Given instruction: Write out, word for word, the first line of the data below and every line after it through the one containing "dict(enumerate(values)), out, operation=operation)".

^^^^^^^^^^^^^^^^

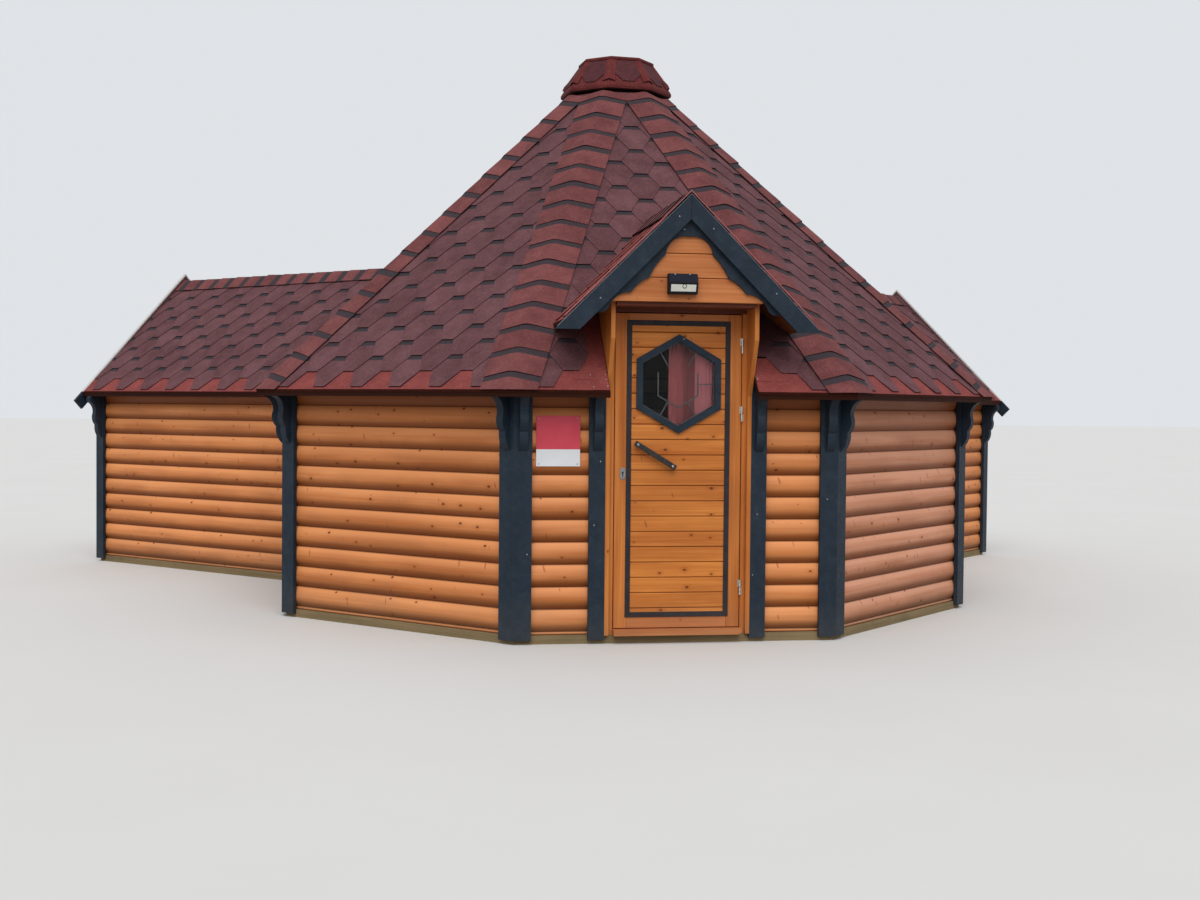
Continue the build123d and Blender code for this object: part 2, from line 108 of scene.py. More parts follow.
class Value:
    """An output of a node; [name] gives another output of the same node."""

    def __init__(self, web, socket):
        self.web, self.socket = web, socket

    def __getitem__(self, key):
        return Value(self.web, self.socket.node.outputs[key])

    __add__ = sign("ADD")
    __sub__ = sign("SUBTRACT")
    __rsub__ = sign("SUBTRACT", True)
    __mul__ = sign("MULTIPLY")
    __truediv__ = sign("DIVIDE")


class Web:
    """Adds nodes to a tree. What goes into them is a Value, a plain value or a screen colour."""

    def __init__(self, tree):
        self.tree = tree

    def put(self, socket, value):
        if isinstance(value, Value):
            self.tree.links.new(value.socket, socket)
        else:
            socket.default_value = colour(*value) if socket.type == "RGBA" else value

    def node(self, kind, values, out=0, **settings):
        made = self.tree.nodes.new("ShaderNode" + kind)
        for key, value in settings.items():
            setattr(made, key, value)
        for key, value in values.items():
            self.put(made.inputs[key], value)
        return Value(self, made.outputs[out])

    def place(self, tree, **values):
        return self.node("Group", values, node_tree=tree)

    def math(self, operation, *values):
        return self.node("Math", dict(enumerate(values)), operation=operation)

    def vector(self, operation, *values):
        out = "Value" if operation == "DOT_PRODUCT" else "Vector"
        return self.node("VectorMath", dict(enumerate(values)), out, operation=operation)

    def join(self, *parts):
        return self.node("CombineXYZ", dict(enumerate(parts)))

    def split(self, vector):
        made = self.node("SeparateXYZ", {0: vector})
        return made[0], made[1], made[2]

    def noise(self, vector, scale, detail, rough, bend=0.0):
        values = {"Vector": vector, "Scale": scale, "Detail": detail, "Roughness": rough,
                  "Distortion": bend}
        return self.node("TexNoise", values, "Fac")

    def ramp(self, value, low, high, start=0.0, end=1.0, smooth=True):
        values = {"Value": value, "From Min": low, "From Max": high, "To Min": start, "To Max": end}
        return self.node("MapRange", values, interpolation_type="SMOOTHSTEP" if smooth else "LINEAR")

    def attribute(self, name):
        return self.node("Attribute", {}, "Fac", attribute_name=name)

    def layers(self, base, *coats):
        """Lays colours over a first one; each comes after the share that it covers."""
        for share, tone in coats:
            base = self.node("Mix", {0: share, 6: base, 7: tone}, 2, data_type="RGBA")
        return base


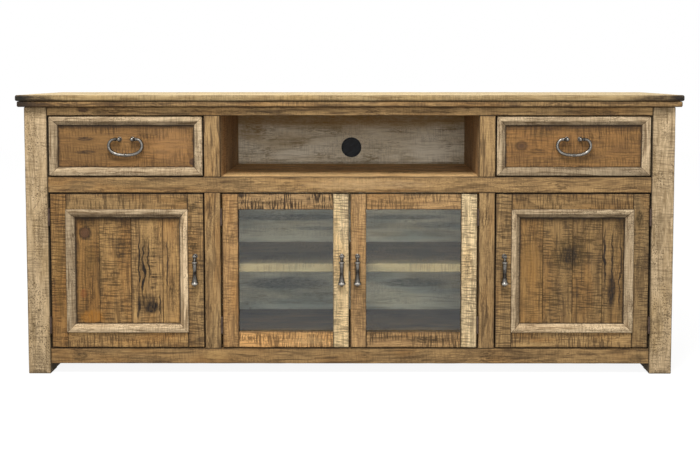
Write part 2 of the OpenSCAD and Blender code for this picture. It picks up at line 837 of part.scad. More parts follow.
// Wooden blocks under the middle deck that carry the catches
module catch_blocks() {
    half = catch_w / 2 + catch_block_margin;
    back = catch_block_y + catch_block_d;
    color(plain_wood) {
        block([-glass_catch_x - half, catch_block_y, catch_block_z],
              [glass_catch_x + half, back, mid_deck_z]);
        both_sides() block([panel_catch_x - half, catch_block_y, catch_block_z],
                           [panel_catch_x + half, back, mid_deck_z]);
    }
}

// Magnets on the fronts of the blocks
module magnet_catches() {
    color(zinc) both_sides() for (x = [panel_catch_x, glass_catch_x]) {
        block([x - catch_w / 2, catch_y, catch_z - catch_h / 2],
              [x + catch_w / 2, catch_block_y, catch_z + catch_h / 2]);
    }
}

// Four members of a right-hand door: two full-height stiles with two rails between them
module door_members(x, wide, member) {
    far_x = x + wide;
    far_z = door_z + door_h;
    standing_member([x, face_y, door_z], [x + member, door_back_y, far_z], member_edge_r);
    standing_member([far_x - member, face_y, door_z], [far_x, door_back_y, far_z], member_edge_r);
    for (z = [door_z, far_z - member]) {
        lying_member([x + member, face_y, z], [far_x - member, door_back_y, z + member], member_edge_r);
    }
}

// Frame of a right-hand panelled door, grooved for its planks
module panel_door_frame() {
    reach = panel_member_w - door_plank_tongue;
    plank_y = face_y + door_plank_setback;
    color(brown_wood) difference() {
        door_members(panel_door_x, panel_door_w, panel_member_w);
        block([panel_door_x + reach, plank_y, door_z + reach],
              [panel_door_x + panel_door_w - reach, plank_y + door_plank_t, door_z + door_h - reach]);
    }
}

// Planks of a right-hand panelled door, set out from its hinge side
module panel_door_planks(w) {
    reach = panel_member_w - door_plank_tongue;
    span = panel_door_w - 2 * reach;
    count = plank_count(span, w);
    hinge_x = panel_door_x + panel_door_w - reach;
    plank_y = face_y + door_plank_setback;
    color(honey_wood) for (i = [0 : count - 1]) {
        block([hinge_x - (i < count - 1 ? w * (i + 1) - plank_seam : span), plank_y, door_z + reach],
              [hinge_x - w * i, plank_y + door_plank_t, door_z + door_h - reach]);
    }
}

// Moulding of a right-hand panelled door, over the joint between frame and planks
module panel_door_moulding() {
    edge = panel_member_w - moulding_lap;
    color(pale_wood)
        moulding_frame(panel_door_x + edge, door_z + edge, panel_door_w - 2 * edge, door_h - 2 * edge,
                       face_y, door_moulding_proud, moulding_lap, door_plank_setback);
}

// Frame of a right-hand glazed door, rabbeted from the back
module glass_door_frame() {
    reach = glass_member_w - glass_rabbet;
    color(honey_wood) difference() {
        door_members(glass_door_x, glass_door_w, glass_member_w);
        block([glass_door_x + reach, face_y + glass_setback, door_z + reach],
              [glass_door_x + glass_door_w - reach, door_back_y + over, door_z + door_h - reach]);
    }
}

// Pane of a right-hand glazed door
module glass_door_pane() {
    reach = glass_member_w - glass_rabbet + glass_edge_gap;
    pane_y = face_y + glass_setback;
    color("#9fb0ad", 0.5)
        block([glass_door_x + reach, pane_y, door_z + reach],
              [glass_door_x + glass_door_w - reach, pane_y + glass_t, door_z + door_h - reach]);
}

// Beads that hold the pane in its rabbet
module glass_door_beads() {
    reach = glass_member_w - glass_rabbet;
    x = glass_door_x + reach;
    far_x = glass_door_x + glass_door_w - reach;
    z = door_z + reach;
    far_z = door_z + door_h - reach;
    y = face_y + glass_setback + glass_t;
    color(honey_wood) {
        block([x, y, z], [x + glass_rabbet, door_back_y, far_z]);
        block([far_x - glass_rabbet, y, z], [far_x, door_back_y, far_z]);
        block([x + glass_rabbet, y, z], [far_x - glass_rabbet, door_back_y, z + glass_rabbet]);
        block([x + glass_rabbet, y, far_z - glass_rabbet], [far_x - glass_rabbet, door_back_y, far_z]);
    }
}

// Rod along X, centred on the origin
module cross_rod(r, len) {
    translate([-len / 2, 0, 0]) rotate([0, 90, 0]) cylinder(r = r, h = len);
}

// Rosette with two ears, and the pin through them
module pull_mount(x) {
    inner = tongue_t / 2 + tongue_gap;
    span = 2 * (inner + ear_t);
    ear_y = pull_stand - rosette_t;
    color(pewter) translate([x, pull_y, pull_z]) {
        difference() {
            union() {
                translate([0, ear_y, 0]) rotate([-90, 0, 0]) cylinder(r = rosette_r, h = rosette_t);
                for (side = [-inner - ear_t, inner]) {
                    translate([side, 0, 0]) rotate([0, 90, 0]) cylinder(r = ear_r, h = ear_t);
                    block([side, 0, -0.8 * ear_r], [side + ear_t, ear_y, 0.8 * ear_r]);
                }
            }
            cross_rod(pull_pin_r + pin_seat_clear, span + 2 * over);
        }
        cross_rod(pull_pin_r, span);
    }
}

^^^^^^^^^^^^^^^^

The completed task:
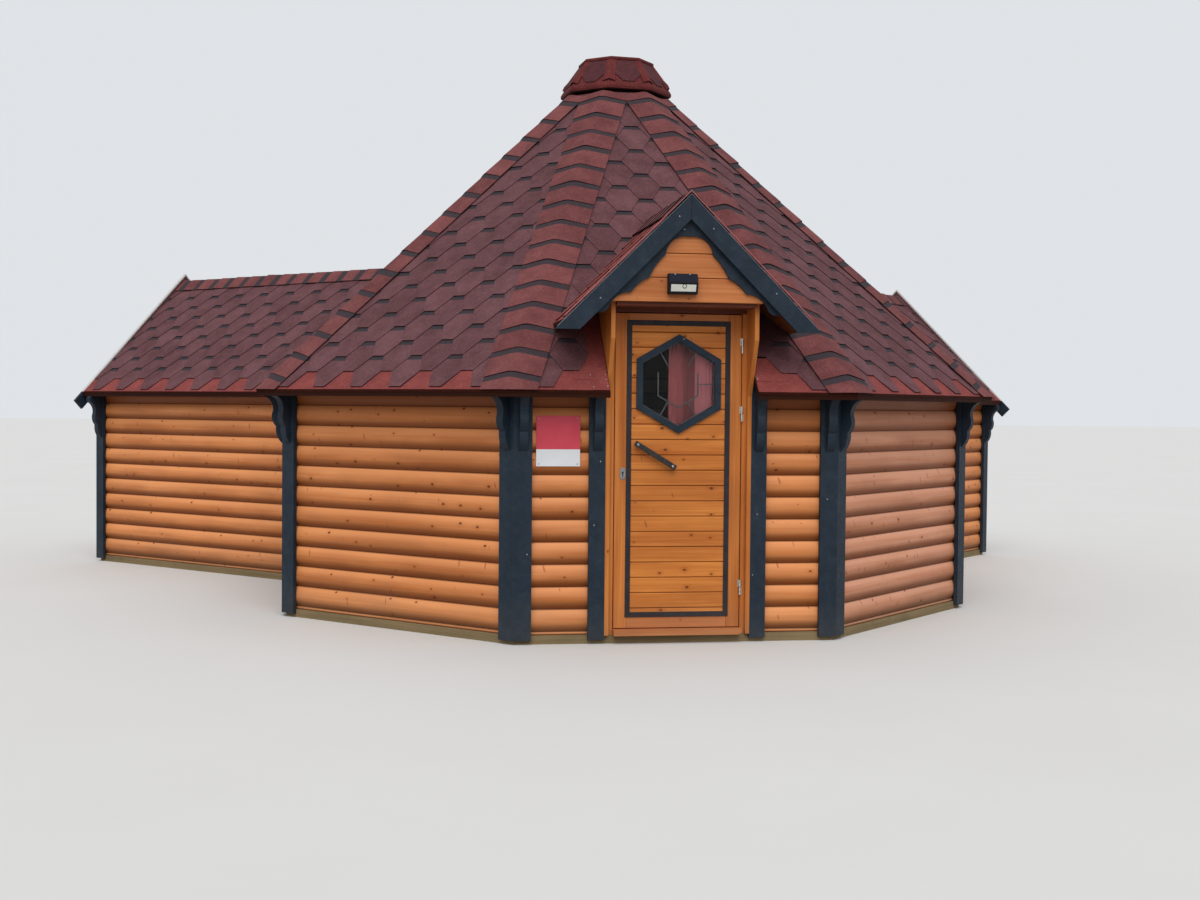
Continue the build123d and Blender code for this object: part 2, from line 108 of scene.py. More parts follow.
class Value:
    """An output of a node; [name] gives another output of the same node."""

    def __init__(self, web, socket):
        self.web, self.socket = web, socket

    def __getitem__(self, key):
        return Value(self.web, self.socket.node.outputs[key])

    __add__ = sign("ADD")
    __sub__ = sign("SUBTRACT")
    __rsub__ = sign("SUBTRACT", True)
    __mul__ = sign("MULTIPLY")
    __truediv__ = sign("DIVIDE")


class Web:
    """Adds nodes to a tree. What goes into them is a Value, a plain value or a screen colour."""

    def __init__(self, tree):
        self.tree = tree

    def put(self, socket, value):
        if isinstance(value, Value):
            self.tree.links.new(value.socket, socket)
        else:
            socket.default_value = colour(*value) if socket.type == "RGBA" else value

    def node(self, kind, values, out=0, **settings):
        made = self.tree.nodes.new("ShaderNode" + kind)
        for key, value in settings.items():
            setattr(made, key, value)
        for key, value in values.items():
            self.put(made.inputs[key], value)
        return Value(self, made.outputs[out])

    def place(self, tree, **values):
        return self.node("Group", values, node_tree=tree)

    def math(self, operation, *values):
        return self.node("Math", dict(enumerate(values)), operation=operation)

    def vector(self, operation, *values):
        out = "Value" if operation == "DOT_PRODUCT" else "Vector"
        return self.node("VectorMath", dict(enumerate(values)), out, operation=operation)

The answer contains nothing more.